L’IAg est également exposée à des risques environnementaux sur toute sa chaîne de valeur, et son usage croissant devrait conduire à une augmentation des émissions de carbone. Les constructions de nouvelles infrastructures de centres de données questionnent également la capacité des réseaux énergétiques nationaux à répondre à la hausse attendue de la demande d'électricité liée à l'IA et à fournir suffisamment d'électricité renouvelable. Par ailleurs, nous devons également tenir compte du besoin important de minéraux et métaux rares, et de la génération de déchets électroniques qui résulteraient de la production d’infrastructures et d'applications liées à l’IAg.

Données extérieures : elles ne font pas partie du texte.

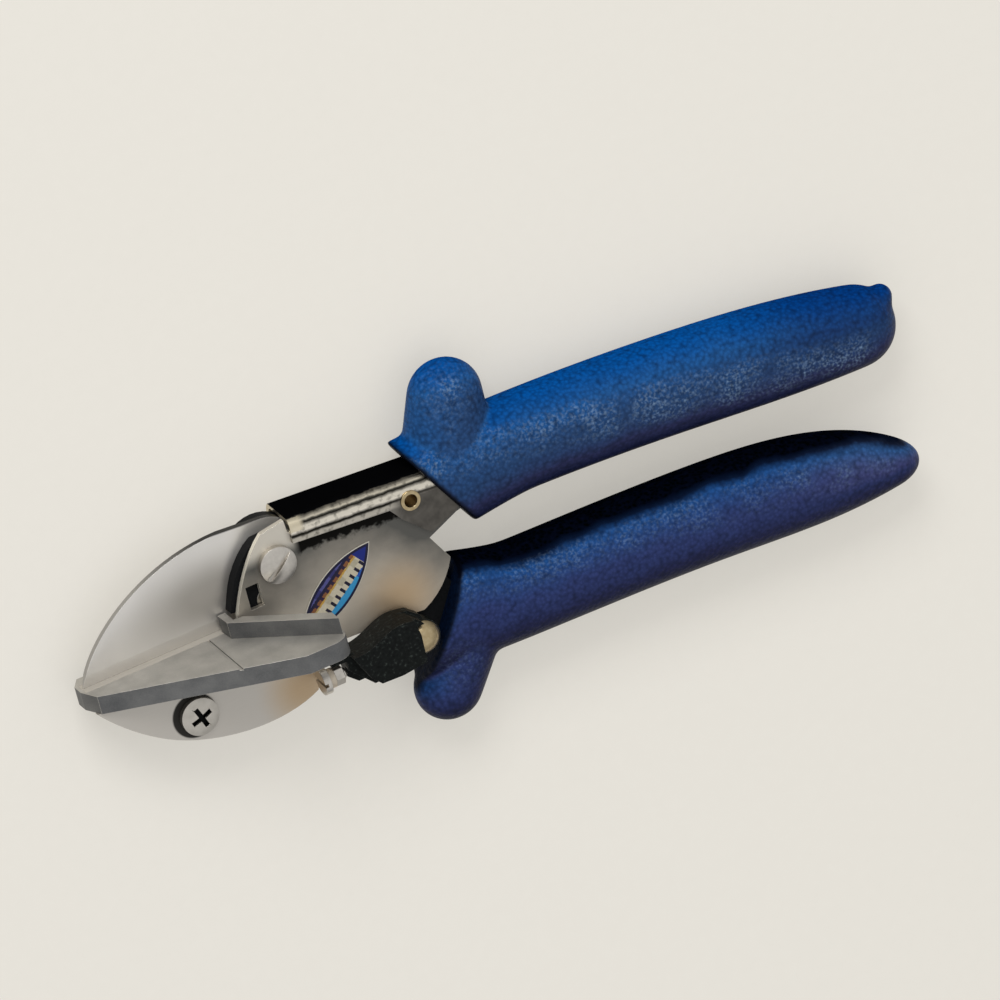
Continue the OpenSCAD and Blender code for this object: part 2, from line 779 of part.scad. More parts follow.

Pour les investisseurs, il n'y a aucune solution clé en main pour faire face aux multiples risques posés par l'adoption rapide de l’IA et de l’IAg. Les outils d'engagement et de stewardship seront les plus efficaces. Afin d’atténuer les risques sociaux et environnementaux posés par ces technologies, les investisseurs attendent des entreprises (qui les développent ou les utilisent) la mise en place de pratiques responsables d'IA. Les organisations doivent établir des principes clairs sur la manière dont elles appliquent l’IAg, et mettre en place des garde-fous afin d'en assurer la mise en œuvre en toute sécurité et éviter notamment les biais, la discrimination, la désinformation et les atteintes à la vie privée. Si les impacts environnementaux de l’IA peuvent s’atténuer avec la réduction de la consommation d'énergie des utilisateurs finaux, l'efficacité énergétique des centres de données ou encore la décarbonisation du réseau électrique, les investisseurs restent préoccupés quant à la capacité du secteur de la technologie à atteindre ses objectifs en matière de climat. Les développeurs et les utilisateurs de l'IA devront investir de manière substantielle dans la génération d'énergie renouvelable additionnelle.
L’IAg est également exposée à des risques environnementaux sur toute sa chaîne de valeur, et son usage croissant devrait conduire à une augmentation des émissions de carbone.
La réglementation peut également supporter la mise en place de pratiques responsables dans le secteur. La loi européenne sur l’IA, approuvée le mois dernier, constitue un bon cadre d’analyse basé sur les risques. Elle permet d’évaluer et de qualifier les systèmes de gouvernance et de gestion des risques des entreprises. En outre, de nombreux outils d'engagement ont été publiés au cours des six derniers mois, tels que le WEF Responsible AI for Investors (juin 2024), le RIA Australasia AI and Human Rights Investor Toolkit et AI : An engagement Guide de l'ICGN (mars 2024). Ces derniers peuvent guider les investisseurs dans la création d'un cadre d'engagement robuste pour « l'IA Responsable ».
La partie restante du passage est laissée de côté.